Appendix D of this report presents a second approach using long-range sensitivity analysis for the OASDI program. By varying one parameter at a time, sensitivity analysis provides a second approach for illustrating the uncertainty surrounding projections into the future.
A third approach uses 5,000 independently generated stochastic simulations that reflect randomly assigned annual values and central tendencies for most of the key parameters. These simulations produce a distribution of projected outcomes and corresponding probabilities that future experience will fall within or outside a given range. The results of the stochastic simulations, discussed in more detail in appendix E, suggest that trust fund reserve depletion (the point at which reserves are insufficient to pay scheduled benefits in full and on time) is very likely before mid-century. In particular, figure
II.D8 suggests that based on these stochastic simulations, trust fund reserves will become depleted with 95‑percent confidence between 2031 and 2040. In last year’s report, this range was between 2031 and 2043. After depletion relatively early in the 75-year projection period, the trust funds are projected not to have sufficient income through 2097 to permit full and timely payment of scheduled benefits.

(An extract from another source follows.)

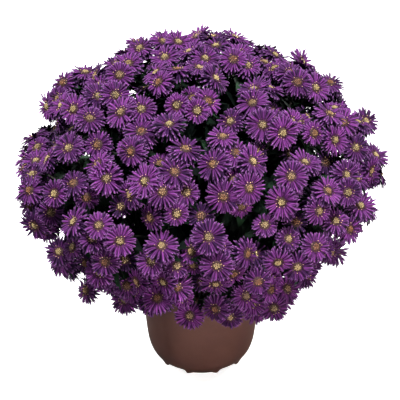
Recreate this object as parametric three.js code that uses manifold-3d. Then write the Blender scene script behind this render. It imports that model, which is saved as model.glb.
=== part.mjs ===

Figure II.D9 compares this year’s projections of annual balances (non-interest income minus cost) to those in last year’s report. The annual balance for 2023 is higher (less negative) in this year’s report than it was in last year’s report. The annual balances are lower (more negative) in this year’s report for all years from 2024 through 2097. For the full 75-year projection period, the annual balances are lower, on average, by 0.13 percentage point.